TASK –
From the listing below, copy only the lines from the line that contains "sweep(path=bail_path.wires()[0])" to the line that contains "in imported if", counting those two lines as part of the copy.

==== DATA FOR PROCESSING

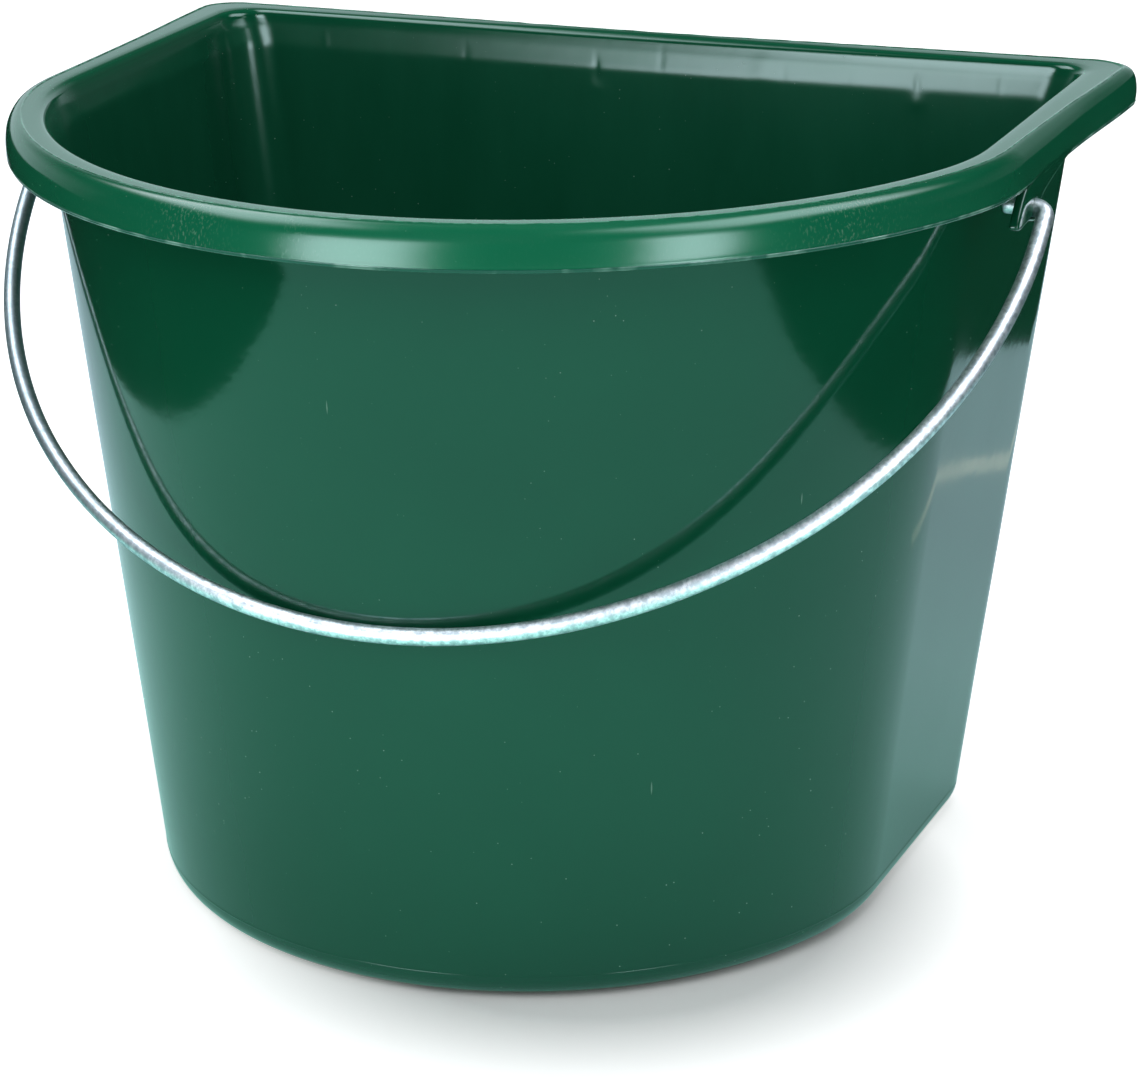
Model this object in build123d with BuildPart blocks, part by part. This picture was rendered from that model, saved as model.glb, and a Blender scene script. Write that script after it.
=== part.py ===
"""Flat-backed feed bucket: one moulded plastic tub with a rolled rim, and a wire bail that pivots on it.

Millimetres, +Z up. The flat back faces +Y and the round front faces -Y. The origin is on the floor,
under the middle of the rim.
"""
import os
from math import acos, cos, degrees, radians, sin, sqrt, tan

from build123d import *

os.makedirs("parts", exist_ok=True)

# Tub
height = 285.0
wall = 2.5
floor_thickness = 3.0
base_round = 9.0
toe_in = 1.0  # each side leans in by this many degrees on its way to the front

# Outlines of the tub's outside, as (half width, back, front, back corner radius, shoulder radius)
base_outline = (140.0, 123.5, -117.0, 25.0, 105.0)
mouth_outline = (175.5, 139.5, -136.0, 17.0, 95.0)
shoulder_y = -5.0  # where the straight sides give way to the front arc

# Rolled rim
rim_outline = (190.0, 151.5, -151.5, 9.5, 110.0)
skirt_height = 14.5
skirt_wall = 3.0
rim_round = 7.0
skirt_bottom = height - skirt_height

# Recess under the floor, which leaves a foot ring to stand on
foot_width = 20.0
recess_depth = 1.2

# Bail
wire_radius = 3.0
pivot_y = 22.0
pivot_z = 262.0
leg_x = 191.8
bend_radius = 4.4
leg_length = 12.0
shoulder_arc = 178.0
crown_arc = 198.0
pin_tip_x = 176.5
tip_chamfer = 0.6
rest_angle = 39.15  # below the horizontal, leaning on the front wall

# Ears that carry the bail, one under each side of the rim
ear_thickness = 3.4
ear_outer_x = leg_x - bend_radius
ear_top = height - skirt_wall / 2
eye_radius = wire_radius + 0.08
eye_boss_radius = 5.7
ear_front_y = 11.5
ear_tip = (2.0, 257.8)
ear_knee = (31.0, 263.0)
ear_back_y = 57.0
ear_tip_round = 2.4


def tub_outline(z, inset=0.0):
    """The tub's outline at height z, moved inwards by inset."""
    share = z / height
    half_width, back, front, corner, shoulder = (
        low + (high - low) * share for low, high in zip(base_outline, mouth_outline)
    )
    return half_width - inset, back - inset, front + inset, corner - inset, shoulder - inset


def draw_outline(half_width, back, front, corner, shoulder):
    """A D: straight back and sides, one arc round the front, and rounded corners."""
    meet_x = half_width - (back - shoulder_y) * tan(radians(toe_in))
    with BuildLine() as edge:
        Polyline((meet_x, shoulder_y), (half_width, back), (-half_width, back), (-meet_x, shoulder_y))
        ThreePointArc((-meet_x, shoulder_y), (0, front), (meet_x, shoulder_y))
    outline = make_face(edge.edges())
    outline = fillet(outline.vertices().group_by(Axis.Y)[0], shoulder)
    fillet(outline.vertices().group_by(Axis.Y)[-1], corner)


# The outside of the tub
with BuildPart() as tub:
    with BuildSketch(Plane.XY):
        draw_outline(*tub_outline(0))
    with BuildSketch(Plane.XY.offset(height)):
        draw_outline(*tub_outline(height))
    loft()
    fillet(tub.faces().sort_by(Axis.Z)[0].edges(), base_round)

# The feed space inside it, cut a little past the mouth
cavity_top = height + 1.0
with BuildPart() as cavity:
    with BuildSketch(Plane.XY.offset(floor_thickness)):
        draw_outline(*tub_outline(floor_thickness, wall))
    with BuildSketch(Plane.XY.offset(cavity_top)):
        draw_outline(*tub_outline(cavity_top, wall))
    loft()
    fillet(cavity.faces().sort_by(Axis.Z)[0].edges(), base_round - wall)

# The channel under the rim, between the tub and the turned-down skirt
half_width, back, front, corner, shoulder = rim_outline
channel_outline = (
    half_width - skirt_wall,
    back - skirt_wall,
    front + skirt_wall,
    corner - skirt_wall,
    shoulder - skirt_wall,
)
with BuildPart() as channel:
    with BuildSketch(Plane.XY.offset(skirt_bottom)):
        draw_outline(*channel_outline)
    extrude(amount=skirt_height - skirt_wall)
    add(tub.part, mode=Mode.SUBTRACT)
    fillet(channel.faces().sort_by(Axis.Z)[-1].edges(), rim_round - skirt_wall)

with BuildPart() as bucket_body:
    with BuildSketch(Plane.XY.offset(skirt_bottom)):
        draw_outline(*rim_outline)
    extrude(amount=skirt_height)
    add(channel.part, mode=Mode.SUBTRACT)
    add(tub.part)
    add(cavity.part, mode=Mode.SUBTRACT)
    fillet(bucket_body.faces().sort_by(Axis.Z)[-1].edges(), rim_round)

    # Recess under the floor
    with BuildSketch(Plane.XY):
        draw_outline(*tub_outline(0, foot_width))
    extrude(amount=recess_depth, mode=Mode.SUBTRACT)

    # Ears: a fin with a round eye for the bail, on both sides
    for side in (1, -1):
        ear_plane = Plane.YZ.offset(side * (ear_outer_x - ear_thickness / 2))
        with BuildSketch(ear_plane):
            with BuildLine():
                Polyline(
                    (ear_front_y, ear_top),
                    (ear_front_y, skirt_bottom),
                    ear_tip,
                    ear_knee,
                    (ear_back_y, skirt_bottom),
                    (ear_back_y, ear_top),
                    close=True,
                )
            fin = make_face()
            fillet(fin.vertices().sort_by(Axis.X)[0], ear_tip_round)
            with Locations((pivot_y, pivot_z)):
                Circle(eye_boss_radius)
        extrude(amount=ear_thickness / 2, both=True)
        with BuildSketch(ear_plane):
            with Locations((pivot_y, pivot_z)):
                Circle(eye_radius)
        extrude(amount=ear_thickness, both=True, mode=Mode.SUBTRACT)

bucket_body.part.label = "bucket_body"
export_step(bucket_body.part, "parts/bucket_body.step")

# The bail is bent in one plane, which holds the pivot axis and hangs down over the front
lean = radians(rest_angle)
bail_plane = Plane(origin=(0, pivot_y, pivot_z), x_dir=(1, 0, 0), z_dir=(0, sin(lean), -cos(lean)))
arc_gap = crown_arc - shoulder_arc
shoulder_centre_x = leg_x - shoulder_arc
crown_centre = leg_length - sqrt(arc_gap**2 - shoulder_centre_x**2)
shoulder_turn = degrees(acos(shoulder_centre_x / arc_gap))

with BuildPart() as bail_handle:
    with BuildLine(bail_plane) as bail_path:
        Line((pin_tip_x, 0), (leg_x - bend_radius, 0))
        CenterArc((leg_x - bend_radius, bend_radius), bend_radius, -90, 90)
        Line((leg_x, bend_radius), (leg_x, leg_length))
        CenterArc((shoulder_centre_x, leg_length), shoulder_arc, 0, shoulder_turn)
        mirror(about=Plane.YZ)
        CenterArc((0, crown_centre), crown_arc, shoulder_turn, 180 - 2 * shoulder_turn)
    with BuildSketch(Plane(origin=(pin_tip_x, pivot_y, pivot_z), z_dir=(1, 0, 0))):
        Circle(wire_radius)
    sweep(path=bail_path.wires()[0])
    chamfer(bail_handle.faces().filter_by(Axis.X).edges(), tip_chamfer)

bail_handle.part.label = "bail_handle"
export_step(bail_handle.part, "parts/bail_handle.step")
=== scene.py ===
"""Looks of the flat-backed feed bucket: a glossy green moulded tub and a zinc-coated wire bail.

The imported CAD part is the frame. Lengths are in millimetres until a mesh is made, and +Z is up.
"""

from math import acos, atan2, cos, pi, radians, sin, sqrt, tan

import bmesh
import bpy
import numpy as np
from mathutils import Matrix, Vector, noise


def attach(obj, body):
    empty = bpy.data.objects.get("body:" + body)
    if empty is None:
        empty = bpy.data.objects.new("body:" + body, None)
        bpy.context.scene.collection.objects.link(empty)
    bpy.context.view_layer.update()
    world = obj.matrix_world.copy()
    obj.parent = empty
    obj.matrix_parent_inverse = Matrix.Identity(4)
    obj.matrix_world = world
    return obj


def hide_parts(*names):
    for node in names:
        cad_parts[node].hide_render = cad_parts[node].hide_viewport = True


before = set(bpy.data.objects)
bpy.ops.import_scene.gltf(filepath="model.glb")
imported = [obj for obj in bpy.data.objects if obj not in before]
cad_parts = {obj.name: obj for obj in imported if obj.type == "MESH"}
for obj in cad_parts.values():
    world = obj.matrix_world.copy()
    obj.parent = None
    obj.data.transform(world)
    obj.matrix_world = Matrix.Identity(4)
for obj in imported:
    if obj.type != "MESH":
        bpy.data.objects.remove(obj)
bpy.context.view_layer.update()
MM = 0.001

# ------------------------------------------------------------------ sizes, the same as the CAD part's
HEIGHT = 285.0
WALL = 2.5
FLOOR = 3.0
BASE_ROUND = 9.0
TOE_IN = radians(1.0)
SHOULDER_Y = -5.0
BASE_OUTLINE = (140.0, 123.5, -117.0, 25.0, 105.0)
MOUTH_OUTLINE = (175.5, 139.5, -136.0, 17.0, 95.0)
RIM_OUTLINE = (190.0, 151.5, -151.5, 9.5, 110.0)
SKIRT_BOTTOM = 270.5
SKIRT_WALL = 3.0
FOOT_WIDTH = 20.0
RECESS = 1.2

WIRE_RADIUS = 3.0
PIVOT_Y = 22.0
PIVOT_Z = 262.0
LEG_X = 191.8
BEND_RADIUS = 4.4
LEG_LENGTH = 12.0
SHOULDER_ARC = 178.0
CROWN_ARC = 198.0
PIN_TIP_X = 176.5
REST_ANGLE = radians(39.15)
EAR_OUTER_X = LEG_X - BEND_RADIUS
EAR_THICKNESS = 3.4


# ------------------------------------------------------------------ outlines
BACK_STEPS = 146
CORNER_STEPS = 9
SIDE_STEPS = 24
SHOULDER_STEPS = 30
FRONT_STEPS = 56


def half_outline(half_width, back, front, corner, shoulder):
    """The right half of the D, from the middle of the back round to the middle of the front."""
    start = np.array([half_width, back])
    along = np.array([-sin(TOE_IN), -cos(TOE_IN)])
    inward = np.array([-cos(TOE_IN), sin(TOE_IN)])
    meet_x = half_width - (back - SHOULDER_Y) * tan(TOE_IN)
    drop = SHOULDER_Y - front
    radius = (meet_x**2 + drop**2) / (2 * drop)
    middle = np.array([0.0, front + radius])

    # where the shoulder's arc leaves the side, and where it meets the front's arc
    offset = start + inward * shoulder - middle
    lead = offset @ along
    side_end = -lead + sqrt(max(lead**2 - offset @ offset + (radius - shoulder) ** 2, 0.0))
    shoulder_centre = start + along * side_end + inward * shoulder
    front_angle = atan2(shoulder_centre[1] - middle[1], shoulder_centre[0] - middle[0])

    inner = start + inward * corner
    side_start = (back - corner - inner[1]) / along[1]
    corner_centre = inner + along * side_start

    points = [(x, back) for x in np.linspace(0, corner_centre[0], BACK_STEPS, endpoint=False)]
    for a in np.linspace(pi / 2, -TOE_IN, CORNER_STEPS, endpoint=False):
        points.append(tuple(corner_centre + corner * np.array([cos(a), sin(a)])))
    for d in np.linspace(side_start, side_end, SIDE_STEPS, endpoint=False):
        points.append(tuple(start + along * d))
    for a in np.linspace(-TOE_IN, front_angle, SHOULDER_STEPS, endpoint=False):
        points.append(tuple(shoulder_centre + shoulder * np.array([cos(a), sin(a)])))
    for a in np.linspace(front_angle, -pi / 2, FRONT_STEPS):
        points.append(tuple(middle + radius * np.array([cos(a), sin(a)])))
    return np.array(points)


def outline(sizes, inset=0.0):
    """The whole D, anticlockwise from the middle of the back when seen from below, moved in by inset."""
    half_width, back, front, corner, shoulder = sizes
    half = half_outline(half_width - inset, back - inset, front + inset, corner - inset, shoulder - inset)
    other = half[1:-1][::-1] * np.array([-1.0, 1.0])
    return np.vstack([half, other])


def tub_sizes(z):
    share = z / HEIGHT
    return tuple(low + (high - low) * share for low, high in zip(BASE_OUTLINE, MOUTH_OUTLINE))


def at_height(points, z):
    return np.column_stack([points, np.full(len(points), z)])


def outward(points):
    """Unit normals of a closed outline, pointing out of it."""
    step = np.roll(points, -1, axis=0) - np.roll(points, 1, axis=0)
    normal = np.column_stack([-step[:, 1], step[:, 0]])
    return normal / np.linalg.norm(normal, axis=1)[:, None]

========
==== DATA FOR PROCESSING

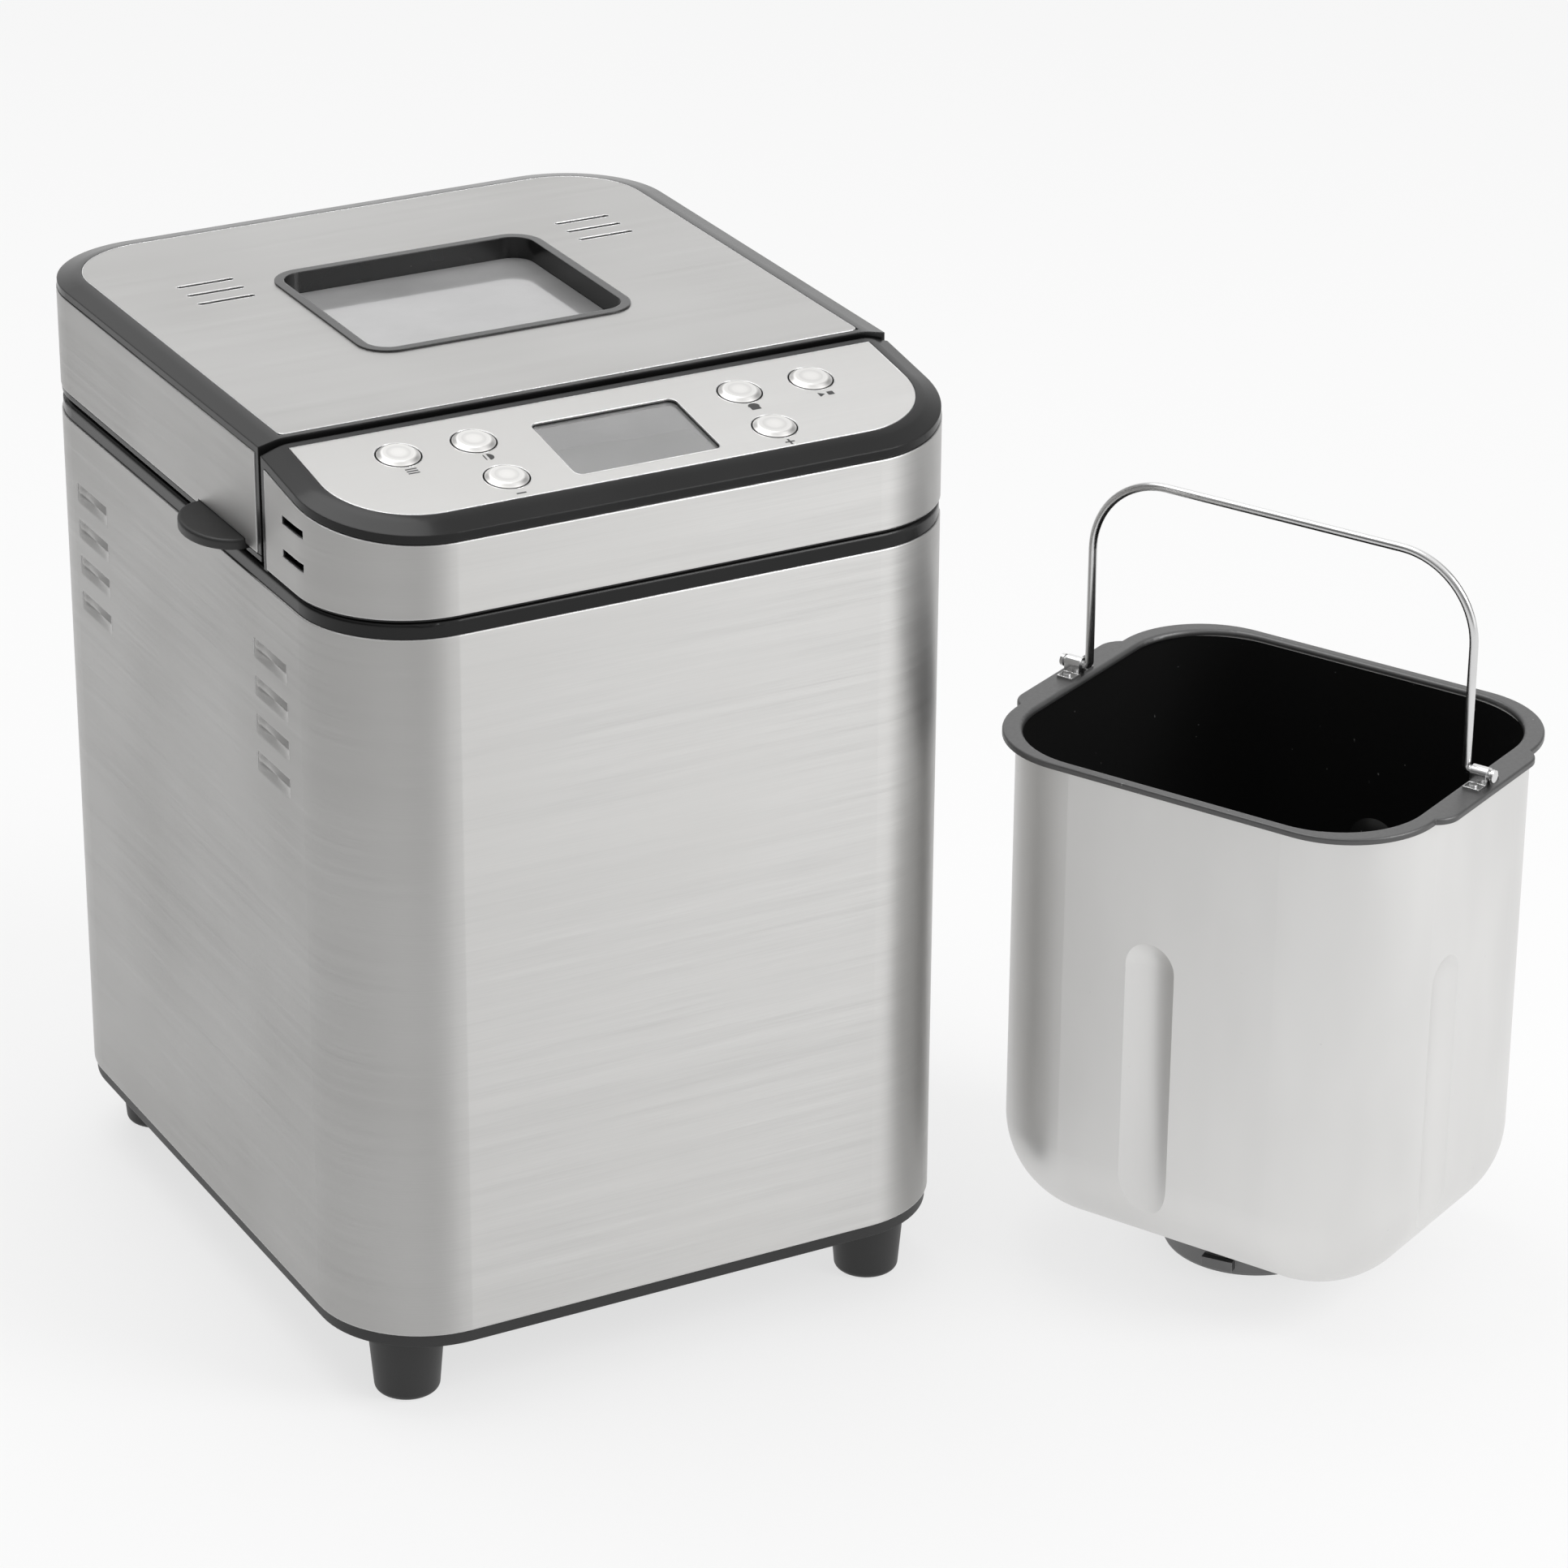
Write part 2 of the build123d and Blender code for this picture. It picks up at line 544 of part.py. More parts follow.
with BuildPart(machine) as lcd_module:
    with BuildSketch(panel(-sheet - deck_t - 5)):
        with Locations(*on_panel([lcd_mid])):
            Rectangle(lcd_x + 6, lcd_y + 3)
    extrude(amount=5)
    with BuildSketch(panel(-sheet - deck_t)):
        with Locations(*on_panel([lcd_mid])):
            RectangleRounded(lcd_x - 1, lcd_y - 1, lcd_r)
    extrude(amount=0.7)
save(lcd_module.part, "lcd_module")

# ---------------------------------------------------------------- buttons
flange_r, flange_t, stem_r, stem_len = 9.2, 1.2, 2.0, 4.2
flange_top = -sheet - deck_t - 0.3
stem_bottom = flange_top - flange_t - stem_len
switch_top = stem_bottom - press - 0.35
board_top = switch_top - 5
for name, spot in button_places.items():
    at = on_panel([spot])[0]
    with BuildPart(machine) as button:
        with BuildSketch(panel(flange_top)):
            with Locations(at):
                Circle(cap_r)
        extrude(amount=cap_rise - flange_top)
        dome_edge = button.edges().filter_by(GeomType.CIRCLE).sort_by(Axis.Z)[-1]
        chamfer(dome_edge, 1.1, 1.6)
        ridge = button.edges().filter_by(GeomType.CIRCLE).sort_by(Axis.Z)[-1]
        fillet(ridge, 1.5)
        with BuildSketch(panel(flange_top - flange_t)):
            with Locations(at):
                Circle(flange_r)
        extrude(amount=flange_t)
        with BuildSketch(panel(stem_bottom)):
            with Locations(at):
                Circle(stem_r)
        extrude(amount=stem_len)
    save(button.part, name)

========

EXPECTED OUTPUT –
    sweep(path=bail_path.wires()[0])
    chamfer(bail_handle.faces().filter_by(Axis.X).edges(), tip_chamfer)

bail_handle.part.label = "bail_handle"
export_step(bail_handle.part, "parts/bail_handle.step")
=== scene.py ===
"""Looks of the flat-backed feed bucket: a glossy green moulded tub and a zinc-coated wire bail.

The imported CAD part is the frame. Lengths are in millimetres until a mesh is made, and +Z is up.
"""

from math import acos, atan2, cos, pi, radians, sin, sqrt, tan

import bmesh
import bpy
import numpy as np
from mathutils import Matrix, Vector, noise


def attach(obj, body):
    empty = bpy.data.objects.get("body:" + body)
    if empty is None:
        empty = bpy.data.objects.new("body:" + body, None)
        bpy.context.scene.collection.objects.link(empty)
    bpy.context.view_layer.update()
    world = obj.matrix_world.copy()
    obj.parent = empty
    obj.matrix_parent_inverse = Matrix.Identity(4)
    obj.matrix_world = world
    return obj


def hide_parts(*names):
    for node in names:
        cad_parts[node].hide_render = cad_parts[node].hide_viewport = True


before = set(bpy.data.objects)
bpy.ops.import_scene.gltf(filepath="model.glb")
imported = [obj for obj in bpy.data.objects if obj not in before]
cad_parts = {obj.name: obj for obj in imported if obj.type == "MESH"}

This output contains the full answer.